Well so many errors in your statement. ¥100,000 per person is more than most people earn from working. The support payments don't prevent people from working and indeed many have continued to do just that. In addition more than 80% have also received compensations.

The numbers still living in temporary accommodation are decreasing and there are others who live in public housing and private housing and also have their rents paid.

The numbers of evacuee's in 2011 were almost 150,000. Since then, the numbers have reduced because some have decided to start a new life in another community.

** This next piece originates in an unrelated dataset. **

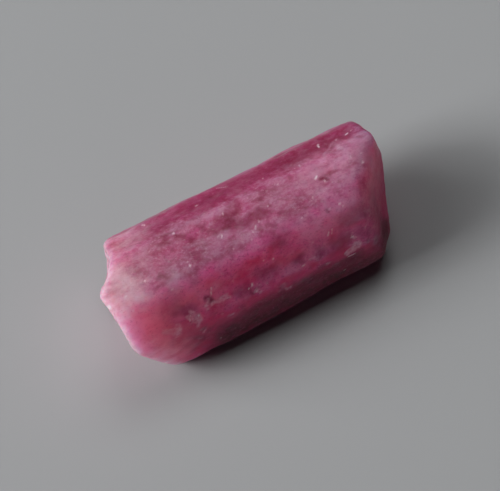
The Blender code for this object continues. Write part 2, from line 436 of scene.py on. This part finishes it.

The number of evacuees inside the prefecture, as of Mar.2, 2015, 73,077. Outside, 43,735. Unknown , 50. Total, 118,862.

Let's compare all this with disasters in your own country, America.

My family, mother and step-father lived through Hurricane Andrew in 1992 which destroyed a large part of Florida but fortunately not the home of my parents in Miami-Dade. The CAT 5 hurricane was the costliest hurricane in the history of the United States. Damage was $26 billion. The 2005 Hurricane Katrina which hit New Orleans and broke the levee's.

In both disasters the victims and survivors received very little help from the government. In Hurricane Andrew, the situation was so bad, my brother in New York was running food supplies down to Florida for our parents and others in the area. FEME was very slow in Hurricane Katrina and many people were unable to secure one of those badly built FEME mobile homes. Certainly, there were no support payments.

So before you want to yell shout and throw stones be careful of the glass house you also live in.

Well, I don't. I think it is simply the country trying to assauge its guilt, because it benefitted from decades of cheap energy, all the while fully knowing the risks, and these folks are the victims.

I don't think Japan, when compared to countries like America, have ever had decades of cheap energy since all fuels and energy have to be imported.

You have accused Japan of being heartless but you are so wrong.